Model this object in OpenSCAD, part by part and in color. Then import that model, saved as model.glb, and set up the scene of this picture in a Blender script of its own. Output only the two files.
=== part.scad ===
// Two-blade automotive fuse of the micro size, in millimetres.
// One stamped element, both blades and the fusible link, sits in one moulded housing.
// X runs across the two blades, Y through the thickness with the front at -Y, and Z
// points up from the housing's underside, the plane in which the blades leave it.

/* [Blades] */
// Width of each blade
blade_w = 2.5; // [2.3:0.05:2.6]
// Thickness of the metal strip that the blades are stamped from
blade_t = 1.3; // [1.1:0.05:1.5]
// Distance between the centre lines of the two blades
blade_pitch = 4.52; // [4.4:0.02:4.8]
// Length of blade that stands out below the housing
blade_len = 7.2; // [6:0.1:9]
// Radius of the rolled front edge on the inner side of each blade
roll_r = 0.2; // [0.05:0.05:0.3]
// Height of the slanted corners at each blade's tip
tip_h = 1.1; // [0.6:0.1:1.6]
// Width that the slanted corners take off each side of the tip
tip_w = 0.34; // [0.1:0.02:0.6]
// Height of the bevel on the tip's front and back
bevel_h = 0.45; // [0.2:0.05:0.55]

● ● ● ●

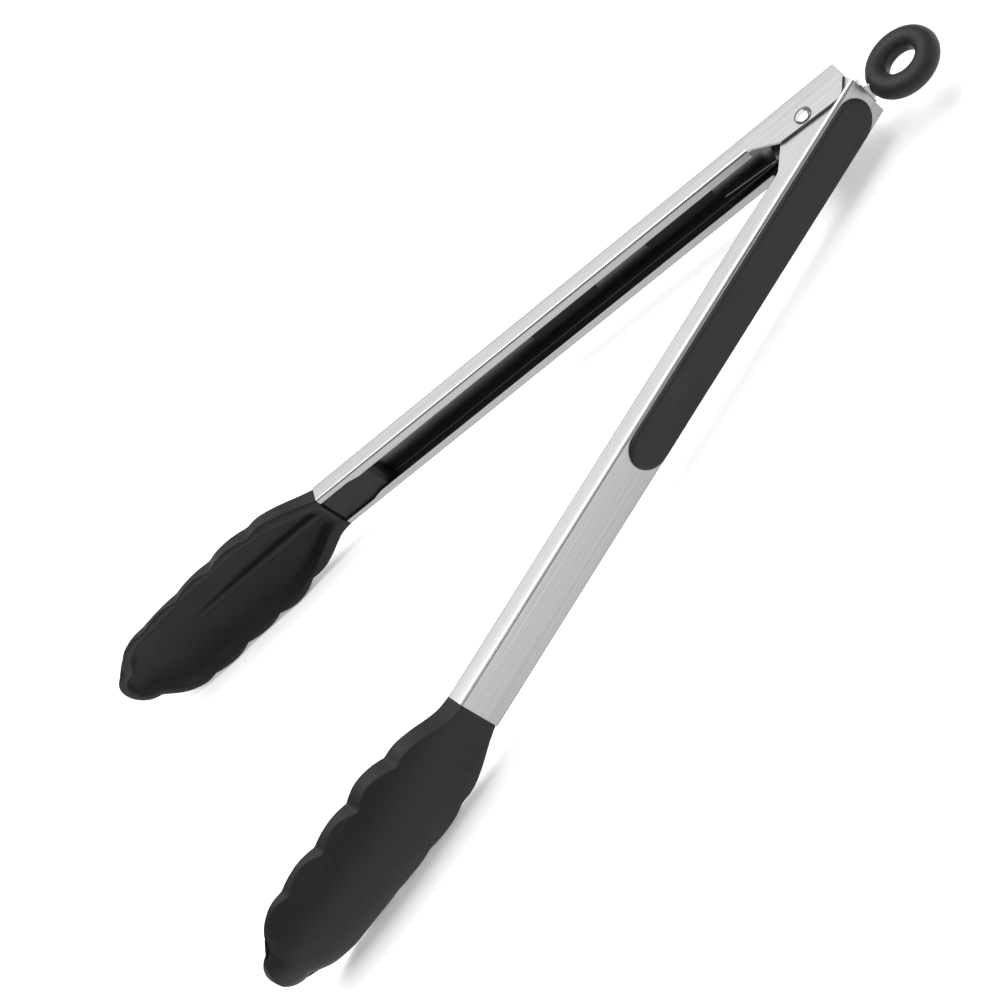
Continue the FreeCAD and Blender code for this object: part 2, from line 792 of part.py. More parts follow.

● ● ● ●

_WHAT THIS TASK INVOLVES_:
For the material, find the number of lines holding the word "object" and give that figure and nothing more.

_COMPLETED EXERCISE_:
2